I write ‘perhaps’ for two reasons: a) because it is not yet clear whether this really is how change will come about on our continent, although recent events from the north and elsewhere suggest that it might be; b) because, wonderfully, Kahora’s writing enables mine to be one of what I assume are a number of different ways of reading ‘Urban Zoning’. I have chosen to read it as a culturally-aware, socialistic text, and yet others might not. This productive diversity of readings is possible because of the way in which Kahora’s story differs from much of what went before in Kenyan literature, even while it in other ways – as we have seen – pays homage to earlier writers.

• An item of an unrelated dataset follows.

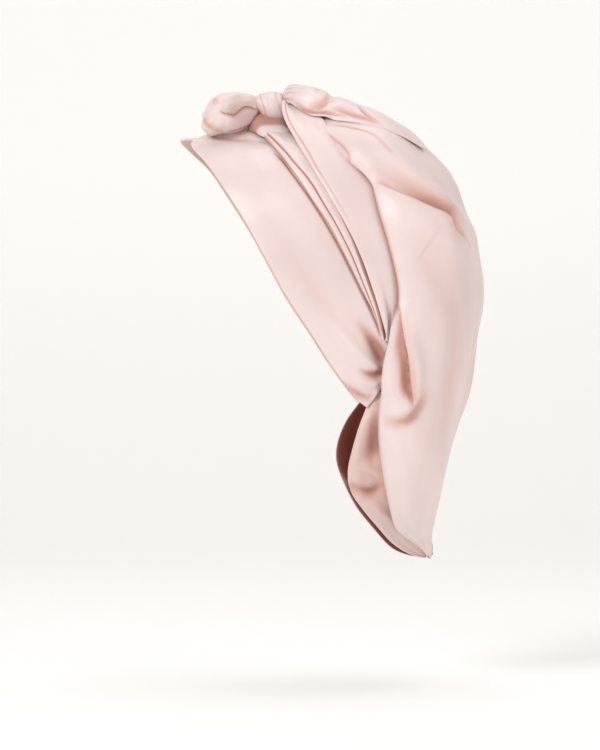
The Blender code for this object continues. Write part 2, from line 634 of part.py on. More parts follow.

How it differs, is that it has broken fully out of the didactic mode that has characterized ‘committed’ Kenyan literature for decades; in the old parlance, it shows rather that tells. But, because it enables my socialist reading, it also reassures that older generation of Kenyan and wider African readers and writers, perhaps – our younger writers can still be responsibly socially engaged without being the author-as-sole-authority, as the voice that commands the reader how to read and act. Some readers will admire Kandle; some will loathe him; some will be ambivalent in our responses – but the point is that Kahora doesn’t impose upon us any one of these readings as the correct one. That’s for us to do. And so, we come full circle, to the NewGen’s cultural and age shift occurring at the same time as Kenya’s full political shift from one-partyism to a form of more hopeful choice. You see, I’d argue that while, say, Ngugi’s excellently-conscienced writing opposed the then policies of the man he understandably called ‘Dictator Moi’, his and his contemporaries’ literary aesthetic was ironically of a type with Moi’s politics – one-party-like, monologically ‘committed’, didactic. Kahora’s aesthetic is something fresh and different, for while it does not ally itself with any policies of the post-Moi governments (god-forbid that this should happen), it does nevertheless lead the way in suggesting how art might offer choices to the reader, democratically – in the radical sense of that word.